Copy exactly, please, the lines of the data from its start through the line containing "wall(turned(outline, 64), 0.7)".

[DATASET SECTION]
* * * * *

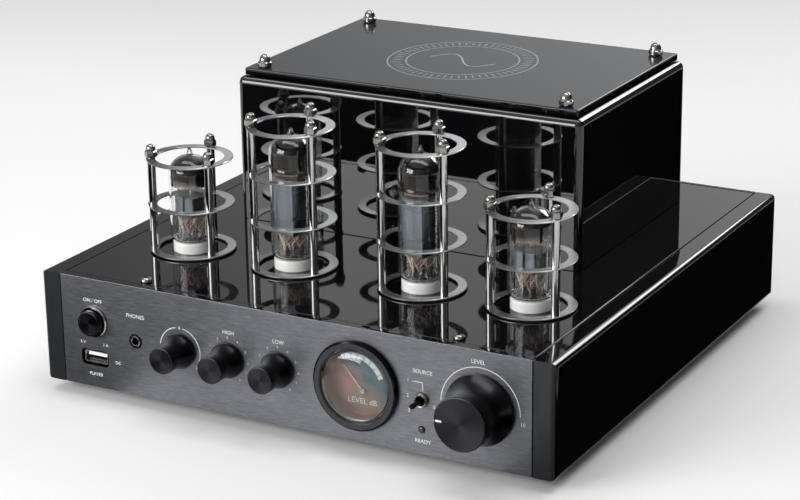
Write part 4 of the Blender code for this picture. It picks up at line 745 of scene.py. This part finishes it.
def make_valve(tall):
    total = 63.2 if tall else 45.7
    shoulder = total - 3.6 - 8.5
    outline = [(7.4, 0), (8.6, 0.1), (9.8, 0.6), (10.4, 1.2), (10.65, 2.2), (10.65, shoulder)]
    outline += dome_points(10.65, 8.5, shoulder, range(10, 81, 10))
    outline += [(1.5, shoulder + 8.6), (1.35, shoulder + 9.6), (0.9, shoulder + 11.2)]
    outline += [(0.4, total - 0.2), (0, total)]
    yield "glass", glass, "clear_glass", wall(turned(outline, 64), 0.7)

    film_foot = shoulder - (9.5 if tall else 6.0)
    film = [(9.8, film_foot), (9.8, shoulder)]
    film += dome_points(9.8, 7.6, shoulder, range(10, 81, 10)) + [(0, shoulder + 7.6)]
    getter_film = turned(film, 48)
    start_edit(getter_film)
    pick("faces", lambda at, way: way.z < -0.9)
    bpy.ops.mesh.delete(type="FACE")
    end_edit()
    silver = make_getter("getter_film_tall" if tall else "getter_film_short", GLASS_FOOT + film_foot)
    yield "getter_film", silver, "pale_metal", wall(getter_film, 0.08)

    anode_height = 27 if tall else 9.5
    low_mica = 11.7 if tall else 12.6
    high_mica = low_mica + 0.4 + anode_height
    anodes = []
    if tall:
        plates = block((-6.4, -6.4, low_mica + 0.4), (6.4, 6.4, high_mica))
        anodes.append(round_edges(plates, 0.9, 4, lambda at, way: abs(way.z) > 0.9))
        for height in (0.27, 0.78):
            crimp = low_mica + anode_height * height
            rib = block((-6.6, -6.6, crimp), (6.6, 6.6, crimp + 0.5))
            anodes.append(round_edges(rib, 1.0, 4, lambda at, way: abs(way.z) > 0.9))
    else:
        for side in (-1, 1):
            half = block((side * 3.5 - 3.1, -5.4, low_mica + 0.8), (side * 3.5 + 3.1, 5.4, high_mica - 0.4))
            anodes.append(round_edges(half, 1.0, 4, lambda at, way: abs(way.z) > 0.9))
    yield "anode", anode_grey, "pale_metal", place(joined(anodes), tilt=(0, 0, -15))

    micas = [bar(8.8, 0.3, (0, 0, height), steps=40) for height in (low_mica, high_mica)]
    yield "micas", mica, "white_ceramic", joined(micas)

    frame_rods = [bar(0.5, high_mica + 1.5 - 2.0, (side * 7.6, 0, 2.0), steps=12) for side in (-1, 1)]
    frame_rods.append(bar(0.9, high_mica + 4.0 - 2.0, (0, 0, 2.0), steps=12))
    getter_ring = turned([(3.4, 0), (3.4, 0.6), (2.6, 0.6), (2.6, 0), (3.4, 0)], 32)
    frame_rods.append(place(getter_ring, (0, 0, high_mica + 4.0)))
    yield "supports", nickel, "pale_metal", joined(frame_rods)

    pink = make_leads(((31, 3.6), (83, 1.6), (-20, 5.2), (55, 7.6), (-95, 2.4), (10, 6.4)), low_mica)
    yield "leads", copper, "pale_metal", pink
    tinned = make_leads(((-47, 7.2), (12, 8.0), (-75, 4.4), (70, 6.0), (35, 4.8), (-10, 2.8)), low_mica)
    yield "tinned_leads", pale_leads, "pale_metal", tinned
    pins = []
    for index in range(9):
        angle = radians((index + 1) * 36)
        pins.append(bar(0.5, 7.0, (5.95 * cos(angle), 5.95 * sin(angle), -5.0), edge=0.15, steps=12))
    yield "pins", nickel, "pale_metal", joined(pins)
    yield "button", glass, "clear_glass", turned([(7.0, 0.1), (7.9, 0.6), (7.9, 1.9), (7.3, 2.2)], 40)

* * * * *

[ANSWER TO THIS EXERCISE]
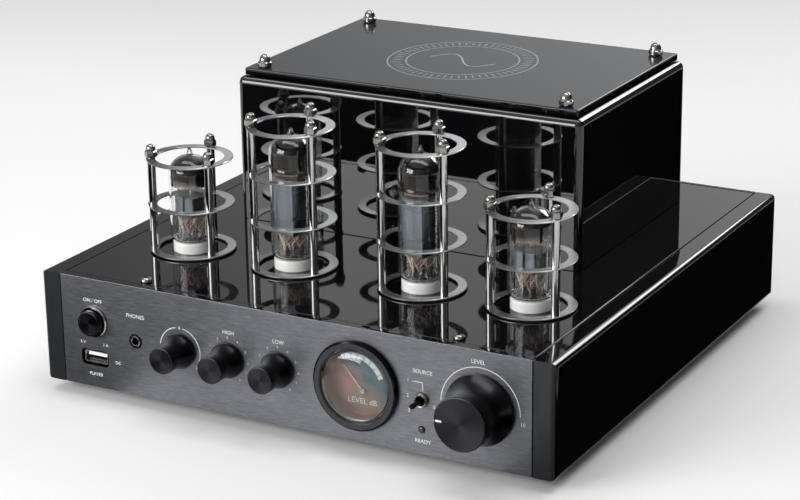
Write part 4 of the Blender code for this picture. It picks up at line 745 of scene.py. This part finishes it.
def make_valve(tall):
    total = 63.2 if tall else 45.7
    shoulder = total - 3.6 - 8.5
    outline = [(7.4, 0), (8.6, 0.1), (9.8, 0.6), (10.4, 1.2), (10.65, 2.2), (10.65, shoulder)]
    outline += dome_points(10.65, 8.5, shoulder, range(10, 81, 10))
    outline += [(1.5, shoulder + 8.6), (1.35, shoulder + 9.6), (0.9, shoulder + 11.2)]
    outline += [(0.4, total - 0.2), (0, total)]
    yield "glass", glass, "clear_glass", wall(turned(outline, 64), 0.7)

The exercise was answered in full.